The equation is simple: High Demand (D) + High Resistance (R) = Strained Supply (S) and Low Affordability.

When demand surges and resistance rises, the flow of housing can’t keep up. Prices spike, affordability drops, and the entire system overheats.

Where the Resistance Lives

The biggest barriers to affordability aren't in how much we want housing, but in the overwhelming Resistance that stands in the way of creating it.

The Force of Demand (D): Why Everyone Wants a Home

  • Need: Shelter is non-negotiable. Family formation, population growth, and the universal drive for stability keep this pressure high.

  • Financing: Mortgage rates, lending rules, and access to credit all determine how much “voltage” the system carries—how much purchasing power people can actually apply.

The Flow of Supply (S): Where Homes Come From

Supply sounds simple, but it’s a complex chain full of friction points.

  • Labour: Skilled trades, workforce size, and training capacity determine how quickly we can build.

  • Land: Zoning, price, and availability set the stage. If the land isn’t suitable—or is too expensive—supply stalls before it begins.

  • Materials: Everything from lumber prices to shipping delays adds drag to the system.

The Weight of Resistance (R): The True Affordability Challenge

Resistance is the hidden force throttling flow.
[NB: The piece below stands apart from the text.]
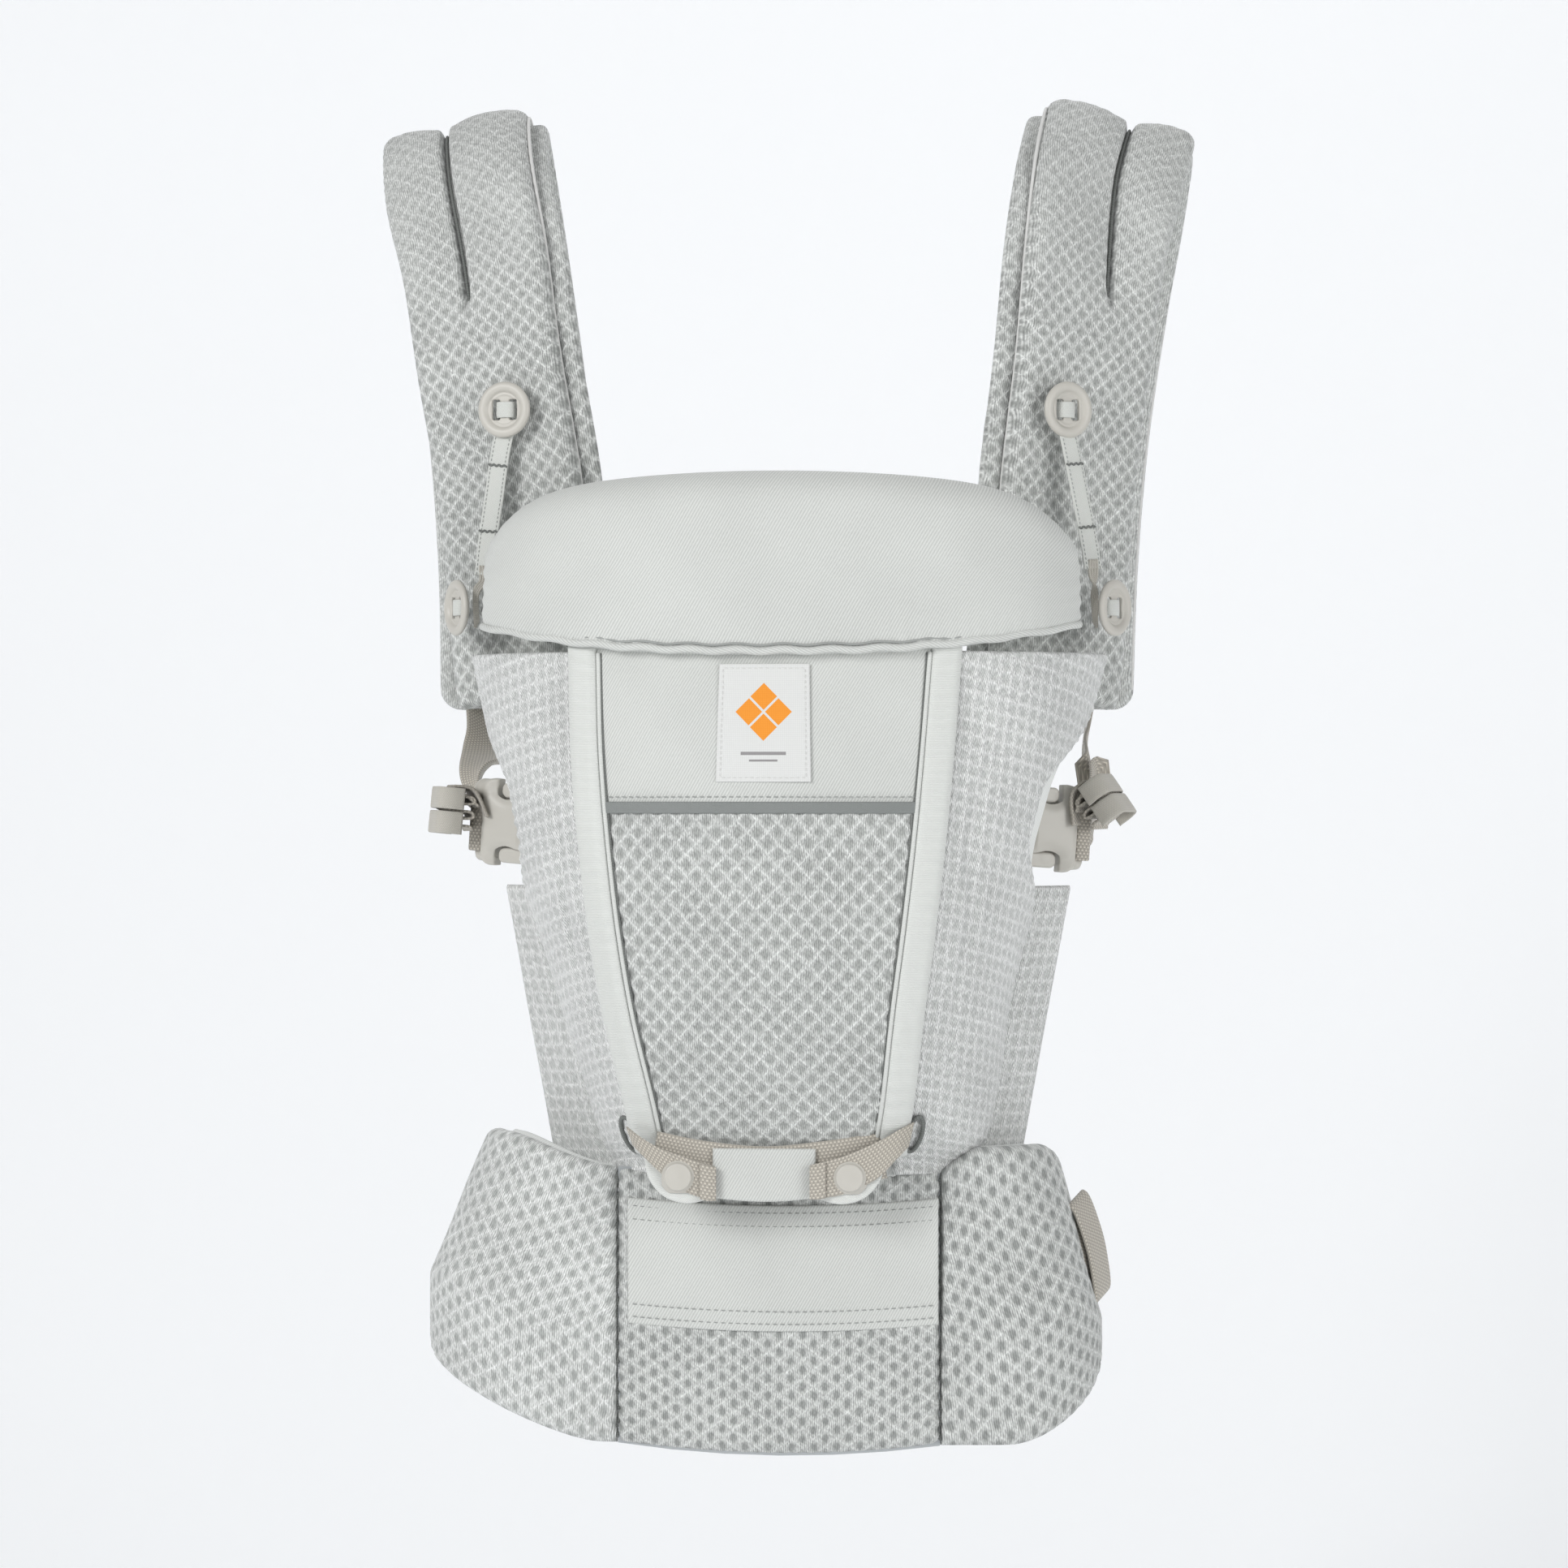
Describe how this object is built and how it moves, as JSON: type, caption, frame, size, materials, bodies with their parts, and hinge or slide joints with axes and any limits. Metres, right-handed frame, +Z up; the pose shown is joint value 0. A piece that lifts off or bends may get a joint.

It’s everywhere:

  • Regulatory: Zoning bylaws, approval processes, and inspection delays are essential for safety—but they can also gridlock progress.

  • Social: Community opposition (NIMBYism), limited municipal budgets, and worker fatigue all add subtle but powerful drag.

  • Financial: High land prices, developer ROI expectations, and speculation all shape how much new housing gets built—and at what price point.

The affordability crisis isn’t a single problem—it’s a circuit overloaded by resistance.

If we can see where the current gets stuck, we can design pathways that let the system flow again.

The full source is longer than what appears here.